Books are tiny windows, ways of viewing lives. It doesn’t matter that these may be works of fiction. In fact, in many cases, fictions wield more power. Books offer a way for readers to experience all that the world has to offer and all that the world has to take away. While it may be the instinct of parents to shelter their children from the darkness in our world, it is a mistake to shelter them from darker literature. These windows to the darkness offer children a valuable experience at a safe distance. They are allowed to see and understand without being victimized in reality. Censorship of these works does not remove these negative experiences from our world, but instead it leaves children unprepared to manage them.

To a casual reader, Albert Camus’s The Stranger may seem like a horrible little story about a callous man who kills someone and is executed. Meursault is not a paragon of our western Christian values by any means. He is an atheist who lies to please others and sleeps with a woman he does not love. He certainly is not what most of us would raise our children to be. Yet, we can see ourselves in him. He floats along the path of least resistance. He does not engaged in life and friendship, but instead goes through the motions and exists. It is this kind of living that brings him to the beach with a gun in his pocket and an enemy in his presence. Thus, Meursault becomes an example of how anyone who does not make their own decisions can become a killer. He teaches the reader that we have to care about life. Men who just go along with the actions of others can be just as guilty of evil as those who actively seek it. So many teenagers go through high school agreeing with what’s cool and doing the minimum that is expected of them. How easy it is to lose control of your own life when you don’t care!

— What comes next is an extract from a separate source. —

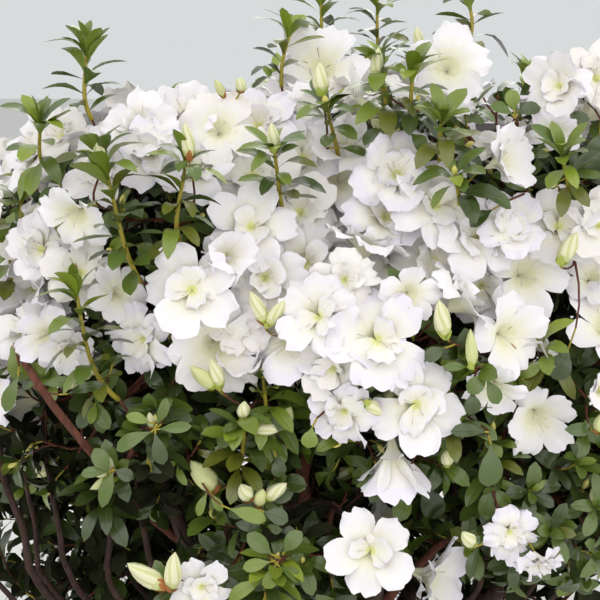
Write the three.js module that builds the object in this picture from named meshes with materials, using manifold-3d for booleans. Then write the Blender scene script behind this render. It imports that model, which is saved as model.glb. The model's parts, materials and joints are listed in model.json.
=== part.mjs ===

Another excellent cautionary tale is Steve Harmon’s story in Monster, by Walter Dean Myers. Myers shows a shocking, violent, nightmarish life behind bars. Steve listens as his cell mate is raped in the next bunk; this detail could have been spared, but it is important. Prison is not just a way to earn street cred. It is hell. It is important for Myers’s readers to see this. As with Meursault, we see how easy it is to go along with things, to end up involved in a murder by taking the easy route. Monster tells its readers to think for themselves and, more importantly, to think it through. Steve did not think about how his part in the robbery could lead to murder. Steve’s lack of forethought lead him to a living hell.

Of all of the works we have covered in Literature for Young Adults, Laurie Halse Anderson’s Speak may be the most important. It is important for the victims to know that speaking out is the only path to healing. It is important for young men to know what rape is and what it does. It is important for communities to understand how this crime shatters lives and how we tend to miss the signs and cries for help. I have actually seen news coverage of a Shelby County mother protesting the use of Speak in schools. She saw it as disturbing, but did not see its value because her daughter had not been raped. In truth, one in five women in America have been sexually assaulted. It is important for us all to understand so that we can fight that startling statistic and help those who are already part of it.

Ignoring our problems won’t make them go away. Fiction gives us the power to discuss real life events through a layer of removal. Fiction provides a safety net to our children so that they can learn about the evils of our world without fear of falling. Taking these works away won’t solve our problems. They did not create the problems; they are a response to our world. They are weapons and armor, tools for teenagers to equip themselves with as they prepare to face the world ahead. Stripping away these tools will only leave them vulnerable.